Morreu o escritor António Bivar, nome da “nova dramaturgia” do Brasil

Cordélia Brasil, de 1967, foi a sua peça de estreia, e, no ano seguinte, Abre a Janela e Deixa Entrar o Ar Puro e o Sol da Manhã, conquistou o Prémio Molière.

Foto
No programa do Jô, em 2013 cortesia TV Globo

O dramaturgo brasileiro António Bivar, autor de Alzira Power, um dos protagonistas da “nova dramaturgia”, morreu no domingo, em São Paulo, aos 81 anos, por complicações respiratórias resultantes de covid-19, informou o hospital Sancta Maggiore, onde estava internado.

“Neste domingo o Brasil perdeu um de seus grandes escritores”, escreve a imprensa brasileira, recordando títulos de António Bivar, que o site G1 da Globo define como “clássicos do teatro nacional”, como Cordélia Brasil, de 1967, a sua peça de estreia, e Abre a Janela e Deixa Entrar o Ar Puro e o Sol da Manhã, que lhe garantiu o Prémio Molière, no ano seguinte.

Antonio Bivar Battistetti Lima, nascido em Ribeirão Preto, estado de São Paulo, em 1939, faz parte do grupo de jovens dramaturgos, da chamada “geração de 1969”, surgido no final da década de 1960, que opôs o absurdo ao realismo tradicional, inspirado nos movimentos “contra-cultura” da época.

“Dramaturgo, biógrafo, jornalista, contista, romancista, tradutor, actor, guionista, cronista, director e produtor musical”, como o define a Enciclopédia Itaú Cultural, António Bivar frequentou a Fundação Brasileira de Teatro e o Conservatório Nacional, onde se formou como actor.
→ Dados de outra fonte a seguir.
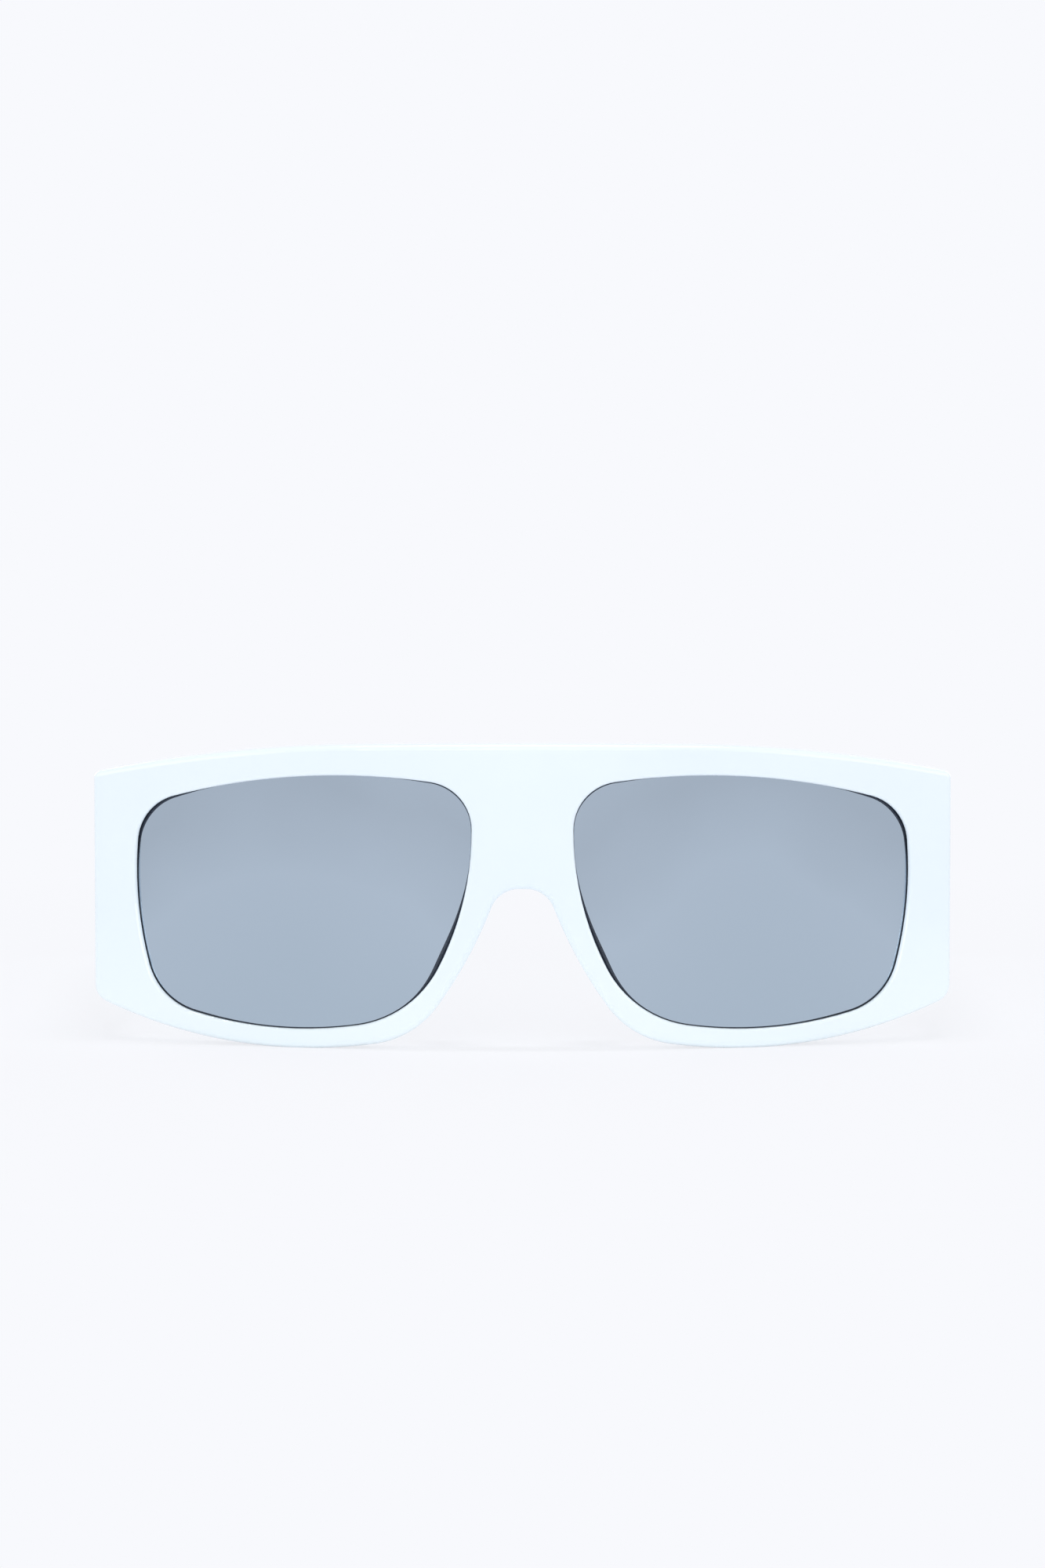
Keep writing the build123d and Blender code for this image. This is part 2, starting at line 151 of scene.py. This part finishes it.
def makePlastic():
    # shade = cloud share * cloud + foot share, which fades from the foot height to the fade height. The
    # foot share is painted light that makes the plastic paler towards its foot
    material, tree, output = newMaterial("icyPlastic")
    shader = addNode(tree, "ShaderNodeBsdfPrincipled", IOR=plastic["ior"],
                     Coat_Weight=plastic["coat"], Coat_Roughness=plastic["coatRoughness"])
    cloud = objectNoise(tree, plastic["cloudScale"])
    # painted light: the colour turns paler towards the foot
    foot = valueRange(tree, objectAxes(tree)["Z"], plastic["footPaintedLight"], 0.0,
                      plastic["footHeight"], plastic["fadeHeight"])
    shade = addMath(tree, "ADD", addMath(tree, "MULTIPLY", cloud, plastic["cloudShare"]), foot)
    tree.links.new(colourRamp(tree, shade, plastic["shades"]), shader.inputs["Base Color"])
    addRoughness(tree, shader, cloud, plastic)
    waves = objectNoise(tree, plastic["waveScale"], detail=plastic["waveDetail"])
    addBump(tree, shader, waves, plastic["waveStrength"], plastic["waveHeight"])
    tree.links.new(shader.outputs["BSDF"], output.inputs["Surface"])
    return material


# Mirror coating: silver blue, with a painted reflection: palest above the middle, darker towards the
# brow and both sides
coating = dict(
    shades=((0.1, (173, 188, 202)), (1.0, (166, 179, 192)), (0.6, (176, 190, 204))),
    lowest=0.0032, highest=0.0462, noseSide=0.0085, templeSide=0.0657, sideReflectionShare=0.3,
    cloudScale=38.0, cloudDetail=2.0, cloudShare=0.25, roughLow=0.07, roughHigh=0.12,
)


def makeCoating():
    # shade = height + side share * square of the way from the lens's middle to a side
    # + cloud share * cloud, where height goes from 0 to 1 and the other two from -1 to 1
    material, tree, output = newMaterial("mirrorCoatingWithPaintedReflection")
    shader = addNode(tree, "ShaderNodeBsdfPrincipled", Metallic=1.0)
    axes = objectAxes(tree)
    # painted reflection: the colour darkens towards the brow and, by the side share, towards both sides
    height = valueRange(tree, axes["Z"], 0.0, 1.0, coating["lowest"], coating["highest"])
    aside = valueRange(tree, addMath(tree, "ABSOLUTE", axes["X"]), -1.0, 1.0,
                       coating["noseSide"], coating["templeSide"])
    aside = addMath(tree, "MULTIPLY", addMath(tree, "POWER", aside, 2.0), coating["sideReflectionShare"])
    cloud = objectNoise(tree, coating["cloudScale"], detail=coating["cloudDetail"])
    drift = valueRange(tree, cloud, -coating["cloudShare"], coating["cloudShare"])
    shade = addMath(tree, "ADD", addMath(tree, "ADD", height, aside), drift)
    tree.links.new(colourRamp(tree, shade, coating["shades"]), shader.inputs["Base Color"])
    addRoughness(tree, shader, cloud, coating)
    tree.links.new(shader.outputs["BSDF"], output.inputs["Surface"])
    return material


# Grey tinted lens plastic, where it has no coating: the edge and the back. The edge's dark shades are
# partly its bare bevel and partly painted shade of the groove where the lens meets the rim
tint = dict(
    edge=((0.3, (42, 49, 63)), (0.7, (54, 62, 78))),
    back=((0.3, (84, 91, 98)), (0.7, (92, 99, 106))),
    cloudScale=60.0, roughness=0.08, ior=1.5, coat=0.5,
)


def makeTint(name, shades):
    material, tree, output = newMaterial(name)
    shader = addNode(tree, "ShaderNodeBsdfPrincipled", IOR=tint["ior"],
                     Roughness=tint["roughness"], Coat_Weight=tint["coat"])
    colour = colourRamp(tree, objectNoise(tree, tint["cloudScale"]), shades)
    tree.links.new(colour, shader.inputs["Base Color"])
    tree.links.new(shader.outputs["BSDF"], output.inputs["Surface"])
    return material


# Nickel silver hinges and wires, and brighter turned screws. The grain runs along Y
metal = dict(
    hinge=((0.3, (196, 194, 188)), (0.7, (214, 212, 206))),
    screw=((0.3, (205, 205, 206)), (0.7, (224, 224, 226))),
    grainScale=700.0, grainStretch=(1, 0.12, 1), grainStrength=0.3, grainHeight=0.000004,
    roughLow=0.24, roughHigh=0.38,
)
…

A ditadura militar (1964-1985) afastou-o do país. Fixou-se no Reino Unido, em 1970, mas continuou a escrever para os palcos do seu país, peças como Longe Daqui, Aqui Mesmo e Alzira Power, a única obra do escritor até hoje representada em Portugal, por iniciativa da coreógrafa Águeda Sena (1927-2019), no âmbito do trabalho de pesquisa que levou a cabo na década de 1980, com a Associação Cultural Teatro Espaço, centrado num ciclo de farsas brasileiras, contemporâneas.

Os títulos de Bivar estendem-se ao ensaio, em obras como O que é punk?, sobre o movimento que viu emergir no Reino Unido, à biografia, em títulos como Yolanda, à análise literária, como Bivar na Corte de Bloomsbury, sobre a obra da escritora britânica Virginia Woolf, e às memórias ou relatos de viagens, como em Verdes Vales do Fim do Mundo, de carácter autobiográfico.

Produziu espectáculos de Maria Bethânia e de Rita Lee, criou a comédia Gente Fina é Outra Coisa, com Alcyr Costa, escreveu Quarteto, em homenagem ao encenador polaco Zbigniew Ziembinski, e foi um dos organizadores do festival O Começo do Fim do Mundo, marco do movimento punk no Brasil.

A biografia do dramaturgo no site do Instituto Itaú destaca as opções formais assumidas por Bivar, inspiradas nas dramaturgias-chave do teatro moderno, de August Strindberg (1849-1912) a Samuel Beckett (1906- 1989), passando pelo francês Jean-Paul Sartre (1905-1980), Eugène Ionesco (1909-1994) e Edward Albee (1928-2016).

Dramas curtos, muitas vezes num único cenário, poucas personagens, muitas vezes marcadas pelo humor e pela estética pop marcam a intensidade da obra de Bivar, de acordo com o perfil disponível na Enciclopédia Itaú Cultural online.

“Gostaria de ser lembrado pelos meus livros”, disse Bivar, numa entrevista recente que é esta segunda-feira citada pela imprensa brasileira, “porque não falo só de mim. Falo das pessoas, do convívio com elas, dos lugares, dos costumes. (...) Meu prazer é falar sobre esses encontros e colocar um pouco de humor, mostrar o lado engraçado da vida. O humor, o absurdo, as situações... Gosto disso, e gostaria de ser lembrado por isso”.